With the normal route to scientific acceptance blocked, the theory then either disappears quietly, or can be brought straight to the general public.
Unburdened by little complexities—such as fact or detail—a lot of pseudoscience can have an intuitive, reasonable ring to it, and the scientific community’s blind-eye backfires, and the dubious book shoots to the top of the best-sellers list and the author has a sufficient platform to dismiss objections as petty jealousy, or a hateful conspiracy, and followers to agree.
One of the few times that AAT theory has been closely examined was when John H. Langdon at University of Indianapolis published a critique in the Journal of Human Evolution, in 1997. Langdon wrote that upon initial publication, “the aquatic ape hypothesis encountered the coldest reception and received the least attention from anthropologists,” but it has continuously had supporters outside the field.
Langdon allows that the story of human evolution is still being worked on by paleoanthropology, but rejects the alternative being offered by the AATists. In my own interpretation of his paper, Morgan and her ilk are like the dark side of the Force: appetizing, powerful and wrong.
Langdon explains that simple, “umbrella” explanations like the aquatic ape theory tend to hang around in the public sphere with a popularity that is all out of whack with their acceptance in the scientific realm because they are easier to understand on the surface.
It seems much tidier to think, “humans developed this or that adaptation because we were wading around in water,” in opposition to the “mosaic” explanation favored by the mainstream, where human evolution happens over millions of years and in response to myriad habitat. And it seems natural to Langdon that simpler explanations are going to catch on better with the public than a complex one, and paleoanthrology isn't even down to one complex explanation yet. “Unorthodox models are especially successful when consensus views are not easily communicated to the public,” he wrote.
Questions about evolution are easy to ask, and difficult to responsibly answer. “Simple narratives of adaptation, however far-fetched, are easier to recite than non-adaptive answers. 'We can hold our breath because we adapted for diving’ is a simple statement. ‘We can hold our breath because respiration is independent of locomotion in a biped’ requires more understanding,” he cited as one example.
The irony is that the so-called “simple explanations” become increasingly complicated when more data is examined. Human ancestors were in the water long enough to lose body hair but not long enough for their skeletal structure to reflect this time—excepting crucially, their hips, which during this aquatic period shifted to allow walking upright. It’s an explanation that picks and chooses its evidence, never able to account for all of the available data, but it neatly explains some very visible differences.
Pseudoscientists love to fashion themselves as modern Copernicuses whose ground-breaking, paradigm-shifting discoveries are being oppressed by the "priests" of the age, just as the Church covered up the Renaissance astronomer’s theory of the Sun in the center of the solar system with the Earth revolving around it..

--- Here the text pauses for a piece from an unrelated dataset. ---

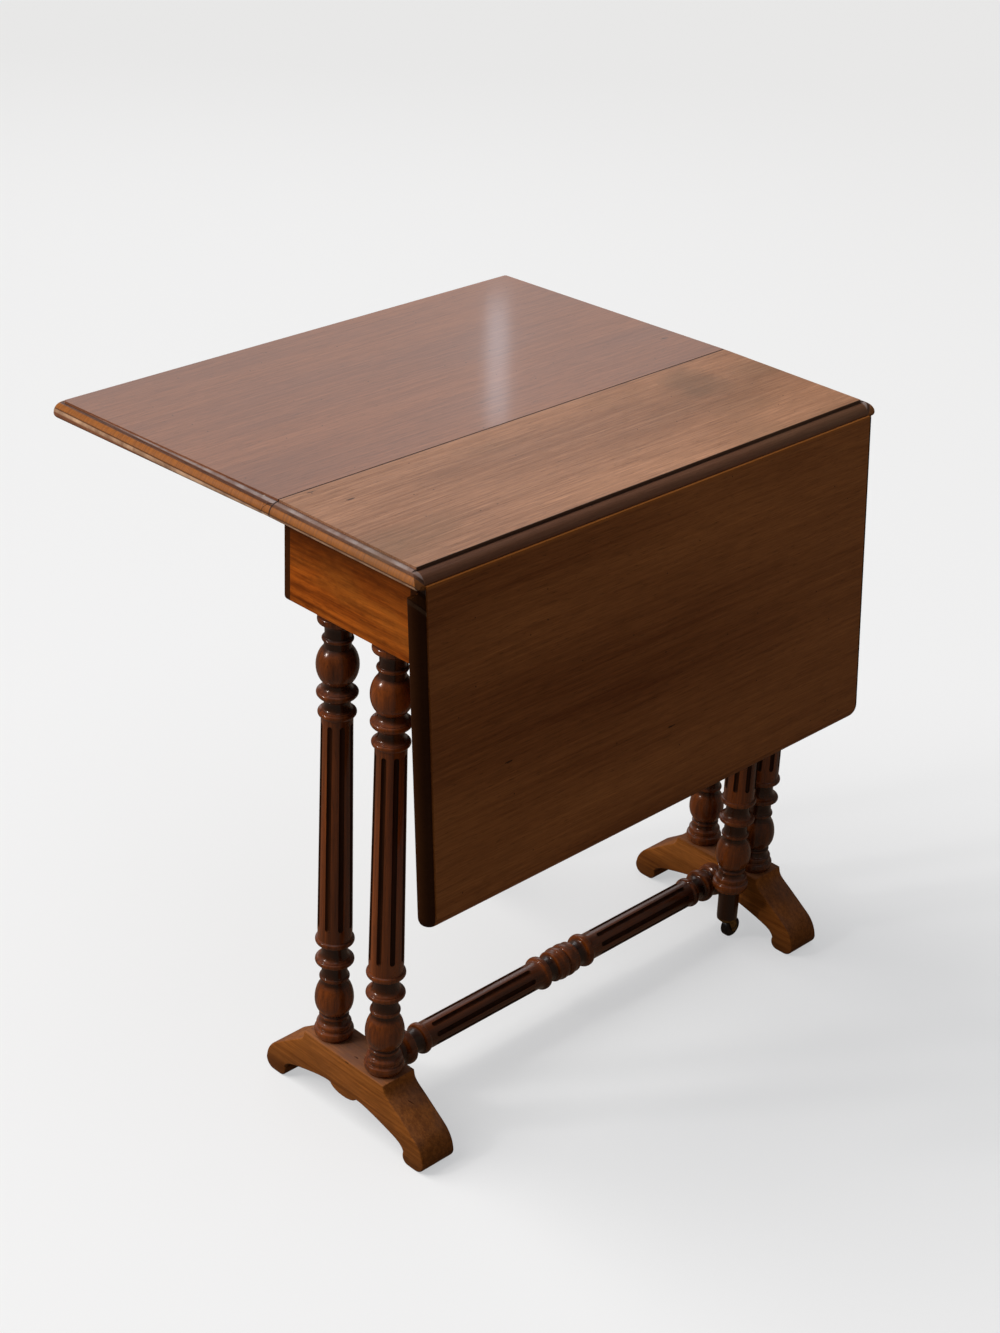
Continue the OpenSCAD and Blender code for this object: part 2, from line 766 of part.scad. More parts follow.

But the aquatic apes theory is more like Ptolemaic models of the cosmos that Copernicus overthrew. These models of the solar system had to be ever-more complex to keep the Earth in the middle and also account for the incongruous movement of the planets. In the end Copernicus’s moving the Sun to the center of the solar system simplified the model, but made how people understand themselves much more complicated. While the mosaic approach to human evolution requires a longer explanation than “because we were in water,” it nevertheless leads to fewer head-scratchers down the road.
But what to make of Sir David Attenborough’s deflection to the aquatic ape theory side? Are he and his big brother Richard, star of Jurassic Park, competing to see who can muddle the public’s mind more thoroughly?
I watched this video of Attenborough explaining the aquatic ape theory, hoping that he would have a sly disclaimer—“one theory, which is far from exhaustive,” or something like that—but he either did it so slyly that I didn’t notice, or not at all.
But I think the explanation is in the video anyway. David Attenborough is a broadcaster, a life-long TV man. While researchers like John Langdon have obligations—to publish in peer reviewed journals—Attenborough’s job is to show us on the screen. While he’s intoning a discredited theory, he’s up to his waist in a river and has chimps slowly wading around behind in the background. It’s great footage, and he looks adorable in hip waders.
Granted, as a naturalist and one with such a noteworthy platform, he has an obligation not to pull some dumb shit like this, lest the aquatic ape theory get more attention than it already has. Maybe I’m feeling generous, since the good Sir David just celebrated his 87th birthday on Wednesday, so I’ll forgive him.
The incident can perhaps be put down both as a cautionary tale—beware of broadcasters!—and about the potential that the direct-to-public Interwebbed world offers us.
Even as aquatic apes caught on in newspapers around the world, Scientific American covered the counter-campaign that happened and was mostly made of jokes going around on Twitter. Riffing on a deliberate parody of the aquatic apes for which they had just as much evidence, gleeful researchers and laypeople collaborated to flush out the theory that human ancestors were space apes, under the hashtag #spaceape.
Maybe, just like the fanny pack, the aquatic ape theory can be banished through simple, good old-fashioned derision. If there’s one thing that the Internet teaches us over and over, it's that homo sapiens love a good pile-on.